I learned how to code in college and it was so exciting when I was able to make the computer do what I wanted it do to. I worked on my digital portfolio and was one of only two students who dragged a computer down to the portfolio reviews for my graduating class. I was hired straight out of college and my computer skills were what eventually made it possible for me to move to the States from Canada. Eventually I shifted more towards design, but my foundation in programming was vital to my understanding of how things worked.

The future will be for people in computers and while I've always encouraged my kids towards science, I think I may adjust my view point a little to make sure that it is computer science. I want my kids to not only learn how to use a computer, but also how to program one. Watch this video to see why (this is the extended version).

Inspiring, isn't it? I just finished reading Steve Jobs's biography and the same message was there, although with a slight modification.
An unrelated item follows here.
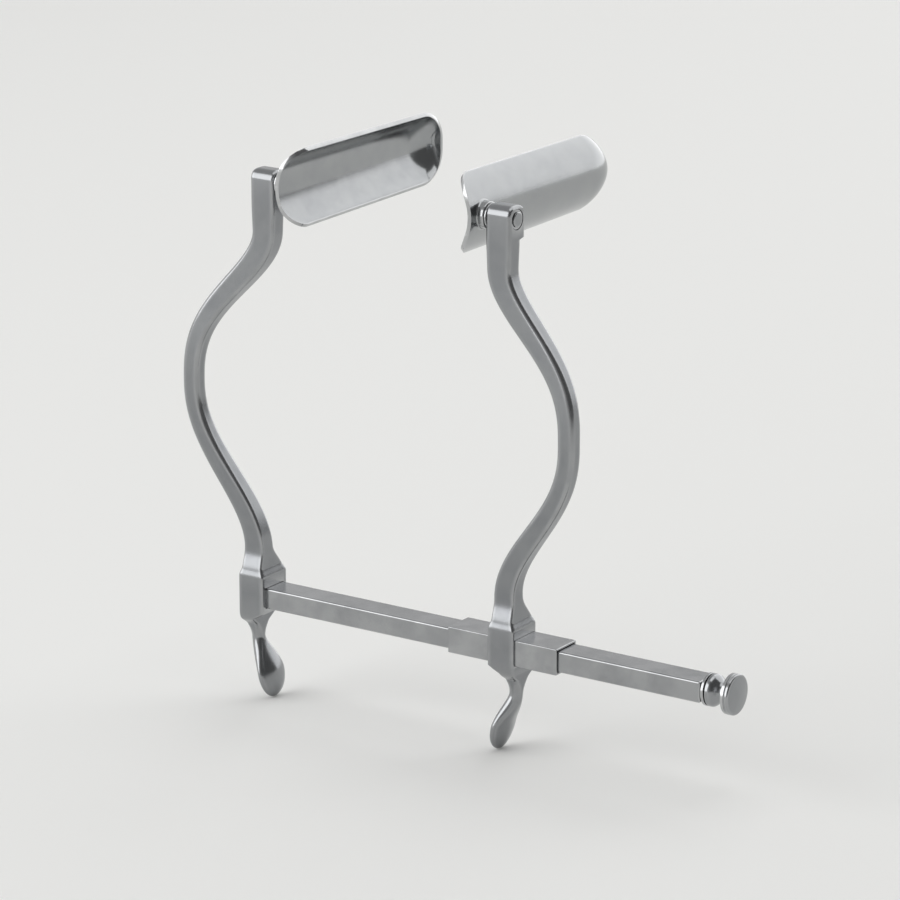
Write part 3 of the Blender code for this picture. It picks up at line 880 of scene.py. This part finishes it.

The power is not just in the computer, but in the place where the computer intersects with art and humanity. That is where the magic will happen. That is something that Aaron Koblin has figured out too.

What successful people of the future need to do is learn computer skills and then use them to make something human, to tell a story, to enrich our lives and to solve problems.

Code.org has some great tools and advice to help us learn and teach computer programming. I'm going to download some of the apps for my iPad so that the kids can start learning the basics. Maybe I will too!

Have you ever coded anything for a computer?